More religions will be involved, such as Catholicism. But in the Pacific Islands at least, Catholics are more in tune with environmental issues, explains Tawake.
The Suva-based Catholic missionary school, Columban Formation House, run the last two years by Tongan Feliciano Fatu, confirmed just that.
“As part of my training, I was aware of the [environmental] concern,” he explains, “I would say it might be a little bit slower sometimes coming from the official church in Rome, but we have been taking this seriously. We can’t simply ignore it. It’s a real threat.”
The hope of change is on the horizon as many Fijians strive to try new strategies to help communities alter their mindsets about fishing. Suva, Fiji. Photo by Amy West
His experience during the past 15 years influenced him to preach about conserving the environment. In Pakistan, where Fatu ran ecology seminars, he witnessed environmental change that altered people’s lives.

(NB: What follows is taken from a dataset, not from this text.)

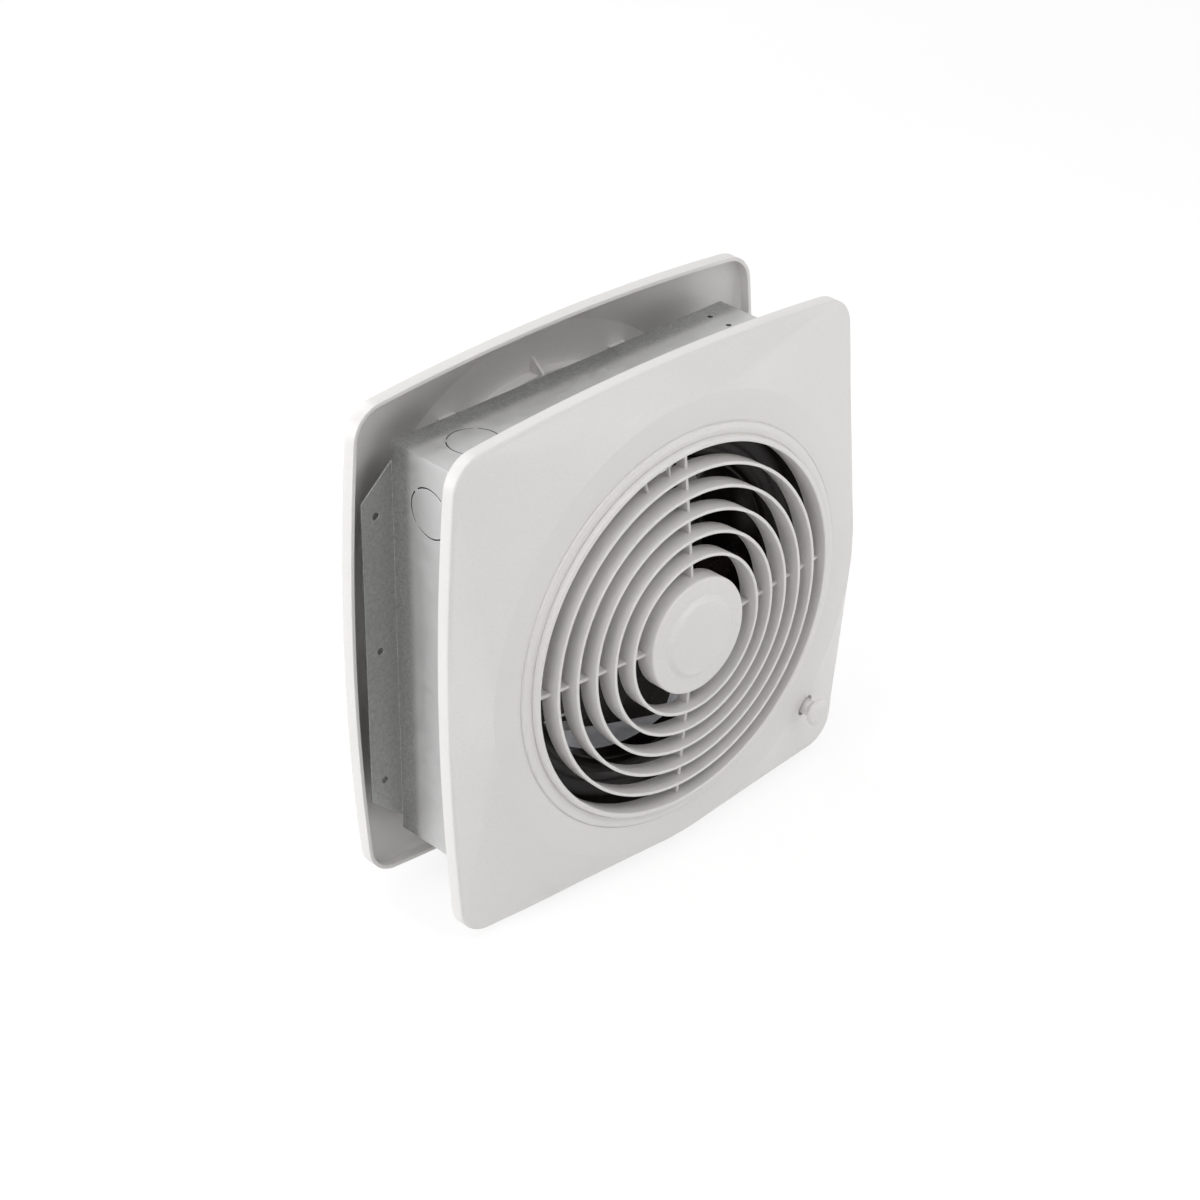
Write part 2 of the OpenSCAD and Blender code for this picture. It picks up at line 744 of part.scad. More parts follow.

“Of course, I watched An Inconvenient Truth by Al Gore,” says Fatu. “You pack your sermon with real scientific examples.”
Both Tawake and Cakacaka firmly believe that a change in mindset must occur before, behavior can change. After his experience in his home island, Tawake feels confident that addressing the church’s role can be the major instigator of such change.
Cakacaka is dedicating his research life to exploring this issue, too, and in true sermonic fashion he expounds, “Managing a marine system is like managing a crop. We have to tend to it and master it well, so it can give you its fruits. It doesn’t take a day—it can take months… years.”
With Fijians’ livelihoods irrevocably linked to land and ocean resources, the preachers’ salary in essence are also tied to these fruits of nature. Thus, it seems indisputable that religious leaders step back and acknowledge how their messages could not only shape the attitudes of a congregation, but also the ecology of a country.